» **Instruction**: What follows is a listing. Return every line of it exactly.

--- --- ---

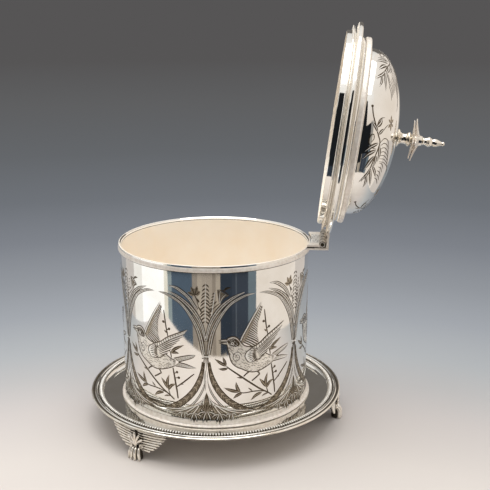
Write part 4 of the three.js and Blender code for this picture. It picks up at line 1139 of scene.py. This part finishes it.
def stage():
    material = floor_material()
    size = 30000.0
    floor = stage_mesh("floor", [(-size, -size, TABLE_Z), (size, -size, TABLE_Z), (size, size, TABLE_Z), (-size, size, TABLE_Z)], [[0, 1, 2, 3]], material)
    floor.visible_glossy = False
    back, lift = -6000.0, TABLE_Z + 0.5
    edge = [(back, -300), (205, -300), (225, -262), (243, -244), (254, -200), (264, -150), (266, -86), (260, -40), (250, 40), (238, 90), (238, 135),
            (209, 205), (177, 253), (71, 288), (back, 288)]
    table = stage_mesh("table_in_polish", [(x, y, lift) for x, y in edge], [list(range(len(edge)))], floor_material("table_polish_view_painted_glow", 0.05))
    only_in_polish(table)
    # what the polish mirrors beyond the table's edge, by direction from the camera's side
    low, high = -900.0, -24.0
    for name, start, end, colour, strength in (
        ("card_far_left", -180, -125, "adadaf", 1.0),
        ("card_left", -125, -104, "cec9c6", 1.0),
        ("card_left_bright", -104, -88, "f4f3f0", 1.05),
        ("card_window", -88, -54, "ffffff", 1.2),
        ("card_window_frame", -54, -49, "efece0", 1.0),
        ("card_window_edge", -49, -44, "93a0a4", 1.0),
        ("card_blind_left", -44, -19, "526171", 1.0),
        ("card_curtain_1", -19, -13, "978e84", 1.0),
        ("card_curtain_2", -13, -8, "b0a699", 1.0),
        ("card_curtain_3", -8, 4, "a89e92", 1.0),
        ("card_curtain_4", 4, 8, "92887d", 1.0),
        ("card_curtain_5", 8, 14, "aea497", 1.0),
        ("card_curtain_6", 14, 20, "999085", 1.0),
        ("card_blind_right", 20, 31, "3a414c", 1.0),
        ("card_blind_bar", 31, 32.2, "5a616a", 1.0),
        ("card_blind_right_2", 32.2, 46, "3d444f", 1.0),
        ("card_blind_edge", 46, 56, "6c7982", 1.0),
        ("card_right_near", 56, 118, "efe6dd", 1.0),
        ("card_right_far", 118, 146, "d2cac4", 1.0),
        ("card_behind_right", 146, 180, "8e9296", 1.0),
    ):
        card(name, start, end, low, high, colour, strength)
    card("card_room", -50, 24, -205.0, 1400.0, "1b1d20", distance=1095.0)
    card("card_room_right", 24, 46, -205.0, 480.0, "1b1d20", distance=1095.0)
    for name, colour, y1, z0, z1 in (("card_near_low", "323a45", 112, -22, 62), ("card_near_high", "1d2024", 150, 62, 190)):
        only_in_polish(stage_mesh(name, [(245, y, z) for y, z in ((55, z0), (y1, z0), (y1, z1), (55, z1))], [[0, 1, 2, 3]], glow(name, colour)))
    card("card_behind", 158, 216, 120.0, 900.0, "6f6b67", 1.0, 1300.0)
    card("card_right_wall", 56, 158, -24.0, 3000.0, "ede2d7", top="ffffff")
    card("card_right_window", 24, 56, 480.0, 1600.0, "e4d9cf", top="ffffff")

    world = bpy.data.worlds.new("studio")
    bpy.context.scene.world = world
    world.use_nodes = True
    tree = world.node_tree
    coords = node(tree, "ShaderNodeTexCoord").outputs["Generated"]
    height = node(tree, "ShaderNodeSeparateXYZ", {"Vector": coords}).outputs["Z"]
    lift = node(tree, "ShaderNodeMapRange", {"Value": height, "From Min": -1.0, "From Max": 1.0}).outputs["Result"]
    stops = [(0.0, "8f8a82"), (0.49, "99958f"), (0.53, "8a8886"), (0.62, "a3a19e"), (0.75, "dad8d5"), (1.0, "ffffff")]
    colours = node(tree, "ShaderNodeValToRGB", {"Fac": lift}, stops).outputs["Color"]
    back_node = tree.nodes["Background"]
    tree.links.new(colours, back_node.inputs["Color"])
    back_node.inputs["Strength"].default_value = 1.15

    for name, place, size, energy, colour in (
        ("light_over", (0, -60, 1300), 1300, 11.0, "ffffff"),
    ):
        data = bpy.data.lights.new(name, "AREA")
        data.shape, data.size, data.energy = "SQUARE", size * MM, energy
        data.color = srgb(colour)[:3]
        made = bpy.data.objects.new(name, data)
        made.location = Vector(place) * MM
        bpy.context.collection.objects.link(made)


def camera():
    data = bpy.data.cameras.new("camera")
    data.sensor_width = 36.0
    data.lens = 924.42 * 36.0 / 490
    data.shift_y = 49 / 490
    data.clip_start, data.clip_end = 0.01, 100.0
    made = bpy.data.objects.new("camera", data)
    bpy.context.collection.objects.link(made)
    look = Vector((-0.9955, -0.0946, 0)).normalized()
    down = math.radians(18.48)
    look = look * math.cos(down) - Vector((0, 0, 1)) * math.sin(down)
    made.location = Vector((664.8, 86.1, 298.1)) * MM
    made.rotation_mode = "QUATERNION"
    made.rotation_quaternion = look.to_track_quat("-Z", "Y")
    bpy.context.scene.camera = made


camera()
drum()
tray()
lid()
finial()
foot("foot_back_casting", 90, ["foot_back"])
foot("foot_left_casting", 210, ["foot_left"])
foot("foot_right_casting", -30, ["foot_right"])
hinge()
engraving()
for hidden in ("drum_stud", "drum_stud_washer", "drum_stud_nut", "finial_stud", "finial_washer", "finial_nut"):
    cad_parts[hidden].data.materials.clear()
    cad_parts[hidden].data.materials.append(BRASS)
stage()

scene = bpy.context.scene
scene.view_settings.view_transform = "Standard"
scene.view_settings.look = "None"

--- --- ---

» **Exercise solution**:
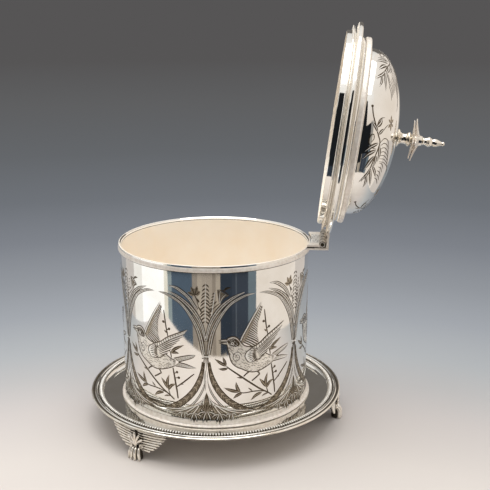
Write part 4 of the three.js and Blender code for this picture. It picks up at line 1139 of scene.py. This part finishes it.
def stage():
    material = floor_material()
    size = 30000.0
    floor = stage_mesh("floor", [(-size, -size, TABLE_Z), (size, -size, TABLE_Z), (size, size, TABLE_Z), (-size, size, TABLE_Z)], [[0, 1, 2, 3]], material)
    floor.visible_glossy = False
    back, lift = -6000.0, TABLE_Z + 0.5
    edge = [(back, -300), (205, -300), (225, -262), (243, -244), (254, -200), (264, -150), (266, -86), (260, -40), (250, 40), (238, 90), (238, 135),
            (209, 205), (177, 253), (71, 288), (back, 288)]
    table = stage_mesh("table_in_polish", [(x, y, lift) for x, y in edge], [list(range(len(edge)))], floor_material("table_polish_view_painted_glow", 0.05))
    only_in_polish(table)
    # what the polish mirrors beyond the table's edge, by direction from the camera's side
    low, high = -900.0, -24.0
    for name, start, end, colour, strength in (
        ("card_far_left", -180, -125, "adadaf", 1.0),
        ("card_left", -125, -104, "cec9c6", 1.0),
        ("card_left_bright", -104, -88, "f4f3f0", 1.05),
        ("card_window", -88, -54, "ffffff", 1.2),
        ("card_window_frame", -54, -49, "efece0", 1.0),
        ("card_window_edge", -49, -44, "93a0a4", 1.0),
        ("card_blind_left", -44, -19, "526171", 1.0),
        ("card_curtain_1", -19, -13, "978e84", 1.0),
        ("card_curtain_2", -13, -8, "b0a699", 1.0),
        ("card_curtain_3", -8, 4, "a89e92", 1.0),
        ("card_curtain_4", 4, 8, "92887d", 1.0),
        ("card_curtain_5", 8, 14, "aea497", 1.0),
        ("card_curtain_6", 14, 20, "999085", 1.0),
        ("card_blind_right", 20, 31, "3a414c", 1.0),
        ("card_blind_bar", 31, 32.2, "5a616a", 1.0),
        ("card_blind_right_2", 32.2, 46, "3d444f", 1.0),
        ("card_blind_edge", 46, 56, "6c7982", 1.0),
        ("card_right_near", 56, 118, "efe6dd", 1.0),
        ("card_right_far", 118, 146, "d2cac4", 1.0),
        ("card_behind_right", 146, 180, "8e9296", 1.0),
    ):
        card(name, start, end, low, high, colour, strength)
    card("card_room", -50, 24, -205.0, 1400.0, "1b1d20", distance=1095.0)
    card("card_room_right", 24, 46, -205.0, 480.0, "1b1d20", distance=1095.0)
    for name, colour, y1, z0, z1 in (("card_near_low", "323a45", 112, -22, 62), ("card_near_high", "1d2024", 150, 62, 190)):
        only_in_polish(stage_mesh(name, [(245, y, z) for y, z in ((55, z0), (y1, z0), (y1, z1), (55, z1))], [[0, 1, 2, 3]], glow(name, colour)))
    card("card_behind", 158, 216, 120.0, 900.0, "6f6b67", 1.0, 1300.0)
    card("card_right_wall", 56, 158, -24.0, 3000.0, "ede2d7", top="ffffff")
    card("card_right_window", 24, 56, 480.0, 1600.0, "e4d9cf", top="ffffff")

    world = bpy.data.worlds.new("studio")
    bpy.context.scene.world = world
    world.use_nodes = True
    tree = world.node_tree
    coords = node(tree, "ShaderNodeTexCoord").outputs["Generated"]
    height = node(tree, "ShaderNodeSeparateXYZ", {"Vector": coords}).outputs["Z"]
    lift = node(tree, "ShaderNodeMapRange", {"Value": height, "From Min": -1.0, "From Max": 1.0}).outputs["Result"]
    stops = [(0.0, "8f8a82"), (0.49, "99958f"), (0.53, "8a8886"), (0.62, "a3a19e"), (0.75, "dad8d5"), (1.0, "ffffff")]
    colours = node(tree, "ShaderNodeValToRGB", {"Fac": lift}, stops).outputs["Color"]
    back_node = tree.nodes["Background"]
    tree.links.new(colours, back_node.inputs["Color"])
    back_node.inputs["Strength"].default_value = 1.15

    for name, place, size, energy, colour in (
        ("light_over", (0, -60, 1300), 1300, 11.0, "ffffff"),
    ):
        data = bpy.data.lights.new(name, "AREA")
        data.shape, data.size, data.energy = "SQUARE", size * MM, energy
        data.color = srgb(colour)[:3]
        made = bpy.data.objects.new(name, data)
        made.location = Vector(place) * MM
        bpy.context.collection.objects.link(made)


def camera():
    data = bpy.data.cameras.new("camera")
    data.sensor_width = 36.0
    data.lens = 924.42 * 36.0 / 490
    data.shift_y = 49 / 490
    data.clip_start, data.clip_end = 0.01, 100.0
    made = bpy.data.objects.new("camera", data)
    bpy.context.collection.objects.link(made)
    look = Vector((-0.9955, -0.0946, 0)).normalized()
    down = math.radians(18.48)
    look = look * math.cos(down) - Vector((0, 0, 1)) * math.sin(down)
    made.location = Vector((664.8, 86.1, 298.1)) * MM
    made.rotation_mode = "QUATERNION"
    made.rotation_quaternion = look.to_track_quat("-Z", "Y")
    bpy.context.scene.camera = made


camera()
drum()
tray()
lid()
finial()
foot("foot_back_casting", 90, ["foot_back"])
foot("foot_left_casting", 210, ["foot_left"])
foot("foot_right_casting", -30, ["foot_right"])
hinge()
engraving()
for hidden in ("drum_stud", "drum_stud_washer", "drum_stud_nut", "finial_stud", "finial_washer", "finial_nut"):
    cad_parts[hidden].data.materials.clear()
    cad_parts[hidden].data.materials.append(BRASS)
stage()

scene = bpy.context.scene
scene.view_settings.view_transform = "Standard"
scene.view_settings.look = "None"